**Stated exercise**
Quote only the lines from the line containing "obj.parent = None" to the line containing "return (low + high) / 2", with both of those lines included, please, exactly as written.

--- Dataset extract ---

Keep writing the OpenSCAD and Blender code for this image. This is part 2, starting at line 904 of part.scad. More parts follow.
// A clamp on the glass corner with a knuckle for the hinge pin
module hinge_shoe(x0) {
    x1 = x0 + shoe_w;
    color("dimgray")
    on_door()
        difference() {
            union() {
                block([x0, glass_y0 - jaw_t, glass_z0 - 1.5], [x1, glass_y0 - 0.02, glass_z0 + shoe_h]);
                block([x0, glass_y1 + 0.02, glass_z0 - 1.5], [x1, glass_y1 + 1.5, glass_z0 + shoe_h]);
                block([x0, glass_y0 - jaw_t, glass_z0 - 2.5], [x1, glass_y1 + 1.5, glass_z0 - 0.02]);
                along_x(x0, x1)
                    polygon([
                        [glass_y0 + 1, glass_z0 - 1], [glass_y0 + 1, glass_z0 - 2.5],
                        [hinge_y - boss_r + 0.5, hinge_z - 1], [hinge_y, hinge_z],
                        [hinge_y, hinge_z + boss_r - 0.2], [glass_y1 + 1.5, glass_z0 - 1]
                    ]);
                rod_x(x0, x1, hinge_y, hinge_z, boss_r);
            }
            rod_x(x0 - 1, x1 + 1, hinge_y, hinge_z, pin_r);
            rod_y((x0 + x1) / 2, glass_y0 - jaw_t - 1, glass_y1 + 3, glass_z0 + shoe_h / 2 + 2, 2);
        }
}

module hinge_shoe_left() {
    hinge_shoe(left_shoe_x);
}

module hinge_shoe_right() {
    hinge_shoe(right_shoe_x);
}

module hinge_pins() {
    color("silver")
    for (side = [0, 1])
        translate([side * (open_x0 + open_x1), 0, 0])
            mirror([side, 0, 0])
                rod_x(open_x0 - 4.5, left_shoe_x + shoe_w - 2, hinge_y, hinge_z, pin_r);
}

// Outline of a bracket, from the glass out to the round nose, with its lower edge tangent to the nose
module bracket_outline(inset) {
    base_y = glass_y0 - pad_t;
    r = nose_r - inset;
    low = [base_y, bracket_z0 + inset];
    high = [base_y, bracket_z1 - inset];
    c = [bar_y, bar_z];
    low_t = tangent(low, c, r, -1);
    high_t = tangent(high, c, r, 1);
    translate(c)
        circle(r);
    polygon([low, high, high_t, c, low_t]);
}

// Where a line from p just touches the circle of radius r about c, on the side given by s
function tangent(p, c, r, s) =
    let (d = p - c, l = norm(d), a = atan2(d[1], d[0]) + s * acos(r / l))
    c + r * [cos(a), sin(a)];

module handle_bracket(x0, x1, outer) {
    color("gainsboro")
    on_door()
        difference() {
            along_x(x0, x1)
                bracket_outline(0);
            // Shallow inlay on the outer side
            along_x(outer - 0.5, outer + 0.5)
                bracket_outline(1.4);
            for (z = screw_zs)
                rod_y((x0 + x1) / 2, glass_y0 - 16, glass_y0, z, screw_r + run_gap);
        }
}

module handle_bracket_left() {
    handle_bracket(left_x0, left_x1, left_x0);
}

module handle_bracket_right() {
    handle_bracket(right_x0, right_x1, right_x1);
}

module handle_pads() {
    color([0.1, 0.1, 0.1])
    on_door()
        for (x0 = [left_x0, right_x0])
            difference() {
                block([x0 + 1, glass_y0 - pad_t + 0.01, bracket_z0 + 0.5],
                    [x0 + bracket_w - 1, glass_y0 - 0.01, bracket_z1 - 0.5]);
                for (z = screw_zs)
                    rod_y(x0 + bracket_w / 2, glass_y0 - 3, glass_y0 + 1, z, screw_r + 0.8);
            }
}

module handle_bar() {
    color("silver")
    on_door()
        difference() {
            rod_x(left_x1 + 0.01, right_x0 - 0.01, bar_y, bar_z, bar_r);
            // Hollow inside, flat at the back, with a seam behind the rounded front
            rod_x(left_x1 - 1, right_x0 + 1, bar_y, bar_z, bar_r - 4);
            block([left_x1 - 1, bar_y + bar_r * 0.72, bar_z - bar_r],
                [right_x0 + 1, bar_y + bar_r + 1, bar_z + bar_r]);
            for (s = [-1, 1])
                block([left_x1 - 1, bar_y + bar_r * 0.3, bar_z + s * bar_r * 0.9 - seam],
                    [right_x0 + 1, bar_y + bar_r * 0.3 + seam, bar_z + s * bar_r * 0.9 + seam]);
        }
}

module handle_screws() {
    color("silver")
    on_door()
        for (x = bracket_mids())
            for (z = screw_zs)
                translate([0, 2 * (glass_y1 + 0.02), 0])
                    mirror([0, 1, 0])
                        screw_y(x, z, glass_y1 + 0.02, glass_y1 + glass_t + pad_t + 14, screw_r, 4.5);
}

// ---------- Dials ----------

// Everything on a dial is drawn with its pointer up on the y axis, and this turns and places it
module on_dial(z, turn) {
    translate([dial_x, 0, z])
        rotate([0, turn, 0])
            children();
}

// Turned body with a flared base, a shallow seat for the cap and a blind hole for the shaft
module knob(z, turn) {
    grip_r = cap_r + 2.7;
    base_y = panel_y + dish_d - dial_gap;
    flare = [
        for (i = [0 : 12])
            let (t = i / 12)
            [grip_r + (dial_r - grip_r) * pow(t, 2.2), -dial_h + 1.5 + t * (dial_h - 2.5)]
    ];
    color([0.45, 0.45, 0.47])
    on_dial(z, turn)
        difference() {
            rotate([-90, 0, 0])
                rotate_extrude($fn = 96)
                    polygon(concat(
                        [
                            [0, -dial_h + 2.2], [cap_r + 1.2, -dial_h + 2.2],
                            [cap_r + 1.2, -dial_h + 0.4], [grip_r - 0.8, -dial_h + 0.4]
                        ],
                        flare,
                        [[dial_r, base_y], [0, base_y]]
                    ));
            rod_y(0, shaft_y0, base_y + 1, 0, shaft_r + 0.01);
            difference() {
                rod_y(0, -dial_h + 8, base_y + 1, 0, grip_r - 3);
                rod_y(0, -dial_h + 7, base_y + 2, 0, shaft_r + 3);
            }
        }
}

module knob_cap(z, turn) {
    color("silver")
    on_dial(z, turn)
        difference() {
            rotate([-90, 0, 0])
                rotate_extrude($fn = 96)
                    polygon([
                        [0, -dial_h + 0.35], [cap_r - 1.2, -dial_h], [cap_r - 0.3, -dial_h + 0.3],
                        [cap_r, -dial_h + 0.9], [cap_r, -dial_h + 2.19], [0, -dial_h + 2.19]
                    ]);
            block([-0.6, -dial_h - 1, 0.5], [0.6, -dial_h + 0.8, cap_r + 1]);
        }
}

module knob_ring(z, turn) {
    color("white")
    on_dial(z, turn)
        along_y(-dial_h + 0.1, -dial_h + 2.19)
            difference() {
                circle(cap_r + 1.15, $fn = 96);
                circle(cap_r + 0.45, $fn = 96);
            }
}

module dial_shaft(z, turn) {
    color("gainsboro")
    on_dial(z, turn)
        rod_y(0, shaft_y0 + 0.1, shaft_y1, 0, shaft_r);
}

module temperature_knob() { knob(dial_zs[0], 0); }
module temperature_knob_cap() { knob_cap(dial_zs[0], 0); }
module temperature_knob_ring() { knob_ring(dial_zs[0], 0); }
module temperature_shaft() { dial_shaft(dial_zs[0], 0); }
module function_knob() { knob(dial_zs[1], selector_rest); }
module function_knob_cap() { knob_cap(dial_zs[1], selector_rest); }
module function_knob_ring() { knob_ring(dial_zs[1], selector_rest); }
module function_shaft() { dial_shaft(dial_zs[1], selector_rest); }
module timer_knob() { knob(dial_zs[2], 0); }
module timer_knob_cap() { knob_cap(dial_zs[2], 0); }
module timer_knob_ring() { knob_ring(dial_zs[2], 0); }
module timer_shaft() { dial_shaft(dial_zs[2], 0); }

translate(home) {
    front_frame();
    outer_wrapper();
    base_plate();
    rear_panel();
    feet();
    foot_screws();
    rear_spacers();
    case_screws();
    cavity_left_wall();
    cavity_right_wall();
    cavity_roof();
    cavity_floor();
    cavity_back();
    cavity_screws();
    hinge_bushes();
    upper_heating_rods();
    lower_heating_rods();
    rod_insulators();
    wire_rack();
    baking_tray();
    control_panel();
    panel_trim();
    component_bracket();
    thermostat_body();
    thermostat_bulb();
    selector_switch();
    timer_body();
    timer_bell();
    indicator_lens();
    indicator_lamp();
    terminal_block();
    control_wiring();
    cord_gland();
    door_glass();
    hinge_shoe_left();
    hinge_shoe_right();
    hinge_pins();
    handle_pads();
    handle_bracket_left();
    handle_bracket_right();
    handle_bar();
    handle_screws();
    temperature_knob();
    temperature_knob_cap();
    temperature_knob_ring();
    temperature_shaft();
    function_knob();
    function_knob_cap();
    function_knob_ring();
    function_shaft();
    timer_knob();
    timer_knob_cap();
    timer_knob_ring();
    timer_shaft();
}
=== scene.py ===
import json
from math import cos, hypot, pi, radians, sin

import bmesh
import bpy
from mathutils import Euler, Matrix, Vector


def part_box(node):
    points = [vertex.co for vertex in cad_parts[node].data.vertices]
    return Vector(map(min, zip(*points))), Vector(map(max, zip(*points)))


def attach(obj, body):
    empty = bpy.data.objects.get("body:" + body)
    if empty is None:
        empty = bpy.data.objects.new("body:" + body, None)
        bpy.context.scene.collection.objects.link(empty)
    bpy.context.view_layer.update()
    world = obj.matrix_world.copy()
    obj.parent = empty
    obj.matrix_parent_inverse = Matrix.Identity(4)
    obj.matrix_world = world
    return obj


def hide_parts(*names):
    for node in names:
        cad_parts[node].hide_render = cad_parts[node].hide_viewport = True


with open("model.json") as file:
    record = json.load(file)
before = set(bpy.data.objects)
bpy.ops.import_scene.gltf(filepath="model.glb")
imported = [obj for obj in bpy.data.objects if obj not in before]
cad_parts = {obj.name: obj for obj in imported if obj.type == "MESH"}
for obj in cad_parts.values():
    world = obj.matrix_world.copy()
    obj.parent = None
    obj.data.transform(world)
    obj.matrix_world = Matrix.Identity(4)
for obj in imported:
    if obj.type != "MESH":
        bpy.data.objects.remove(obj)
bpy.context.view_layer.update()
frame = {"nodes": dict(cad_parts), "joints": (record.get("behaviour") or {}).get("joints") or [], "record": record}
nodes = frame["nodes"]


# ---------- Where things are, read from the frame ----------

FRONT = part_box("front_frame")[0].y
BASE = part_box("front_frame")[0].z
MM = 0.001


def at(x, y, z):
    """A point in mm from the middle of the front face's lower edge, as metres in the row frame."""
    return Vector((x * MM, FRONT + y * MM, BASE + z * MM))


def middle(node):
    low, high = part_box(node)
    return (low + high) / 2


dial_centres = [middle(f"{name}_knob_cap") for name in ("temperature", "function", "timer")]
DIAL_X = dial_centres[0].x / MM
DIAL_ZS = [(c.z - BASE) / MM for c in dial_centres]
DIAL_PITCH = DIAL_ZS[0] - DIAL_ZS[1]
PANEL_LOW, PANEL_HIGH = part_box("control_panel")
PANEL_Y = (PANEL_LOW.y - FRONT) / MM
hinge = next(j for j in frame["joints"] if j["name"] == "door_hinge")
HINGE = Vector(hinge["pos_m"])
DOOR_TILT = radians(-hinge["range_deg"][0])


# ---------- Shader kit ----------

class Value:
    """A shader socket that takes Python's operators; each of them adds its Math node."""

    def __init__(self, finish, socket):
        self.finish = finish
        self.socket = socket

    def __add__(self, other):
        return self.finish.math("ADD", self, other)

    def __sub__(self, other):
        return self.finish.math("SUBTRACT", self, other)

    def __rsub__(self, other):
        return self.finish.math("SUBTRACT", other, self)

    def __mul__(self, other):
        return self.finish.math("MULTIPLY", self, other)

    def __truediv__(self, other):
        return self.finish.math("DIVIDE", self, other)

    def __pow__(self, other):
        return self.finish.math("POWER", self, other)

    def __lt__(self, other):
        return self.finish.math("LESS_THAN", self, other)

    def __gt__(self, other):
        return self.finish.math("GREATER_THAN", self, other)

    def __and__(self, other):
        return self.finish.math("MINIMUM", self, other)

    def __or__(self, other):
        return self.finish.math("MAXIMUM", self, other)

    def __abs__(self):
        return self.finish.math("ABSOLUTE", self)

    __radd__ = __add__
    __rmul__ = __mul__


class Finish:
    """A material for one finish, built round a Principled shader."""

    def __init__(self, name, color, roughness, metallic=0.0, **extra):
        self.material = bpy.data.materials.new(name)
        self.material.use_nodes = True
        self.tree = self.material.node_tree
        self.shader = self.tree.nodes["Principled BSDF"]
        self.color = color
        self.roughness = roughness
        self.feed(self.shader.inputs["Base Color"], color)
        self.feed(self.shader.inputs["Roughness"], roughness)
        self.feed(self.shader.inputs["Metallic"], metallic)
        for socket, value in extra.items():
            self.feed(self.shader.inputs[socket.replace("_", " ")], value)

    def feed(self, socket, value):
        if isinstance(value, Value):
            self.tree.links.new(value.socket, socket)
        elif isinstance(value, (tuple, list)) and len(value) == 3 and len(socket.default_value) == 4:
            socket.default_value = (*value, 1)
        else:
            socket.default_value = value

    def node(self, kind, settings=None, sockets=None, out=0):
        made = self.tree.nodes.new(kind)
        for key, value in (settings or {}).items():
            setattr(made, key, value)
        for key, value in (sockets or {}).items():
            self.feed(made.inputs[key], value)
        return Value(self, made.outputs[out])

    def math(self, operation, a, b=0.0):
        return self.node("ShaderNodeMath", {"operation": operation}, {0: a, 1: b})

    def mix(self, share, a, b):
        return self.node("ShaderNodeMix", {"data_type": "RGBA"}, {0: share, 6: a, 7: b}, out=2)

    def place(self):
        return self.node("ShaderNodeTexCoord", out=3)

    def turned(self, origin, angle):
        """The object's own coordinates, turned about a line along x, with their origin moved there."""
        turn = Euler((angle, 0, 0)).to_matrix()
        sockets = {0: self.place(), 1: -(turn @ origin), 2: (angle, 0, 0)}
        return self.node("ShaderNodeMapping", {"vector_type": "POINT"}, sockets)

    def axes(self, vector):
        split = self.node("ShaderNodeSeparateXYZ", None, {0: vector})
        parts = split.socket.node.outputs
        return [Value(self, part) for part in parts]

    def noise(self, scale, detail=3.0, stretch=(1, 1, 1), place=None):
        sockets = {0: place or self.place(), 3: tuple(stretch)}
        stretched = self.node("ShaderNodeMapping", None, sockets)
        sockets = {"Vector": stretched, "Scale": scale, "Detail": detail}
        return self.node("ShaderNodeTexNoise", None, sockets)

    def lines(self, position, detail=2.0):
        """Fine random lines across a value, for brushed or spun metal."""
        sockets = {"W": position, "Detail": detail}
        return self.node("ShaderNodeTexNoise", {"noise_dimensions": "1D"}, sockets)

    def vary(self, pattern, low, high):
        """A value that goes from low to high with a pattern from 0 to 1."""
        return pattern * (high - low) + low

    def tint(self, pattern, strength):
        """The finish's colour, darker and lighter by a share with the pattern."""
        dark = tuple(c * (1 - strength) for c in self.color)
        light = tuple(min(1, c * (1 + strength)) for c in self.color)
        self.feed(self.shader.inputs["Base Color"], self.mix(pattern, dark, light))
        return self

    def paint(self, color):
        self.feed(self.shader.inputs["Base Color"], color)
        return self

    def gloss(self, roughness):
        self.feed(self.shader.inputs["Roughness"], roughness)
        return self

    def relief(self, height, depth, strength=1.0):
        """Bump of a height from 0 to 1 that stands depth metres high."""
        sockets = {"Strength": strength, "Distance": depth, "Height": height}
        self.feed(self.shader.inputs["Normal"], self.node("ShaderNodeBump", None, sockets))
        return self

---

**Completed exercise**
    obj.parent = None
    obj.data.transform(world)
    obj.matrix_world = Matrix.Identity(4)
for obj in imported:
    if obj.type != "MESH":
        bpy.data.objects.remove(obj)
bpy.context.view_layer.update()
frame = {"nodes": dict(cad_parts), "joints": (record.get("behaviour") or {}).get("joints") or [], "record": record}
nodes = frame["nodes"]


# ---------- Where things are, read from the frame ----------

FRONT = part_box("front_frame")[0].y
BASE = part_box("front_frame")[0].z
MM = 0.001


def at(x, y, z):
    """A point in mm from the middle of the front face's lower edge, as metres in the row frame."""
    return Vector((x * MM, FRONT + y * MM, BASE + z * MM))


def middle(node):
    low, high = part_box(node)
    return (low + high) / 2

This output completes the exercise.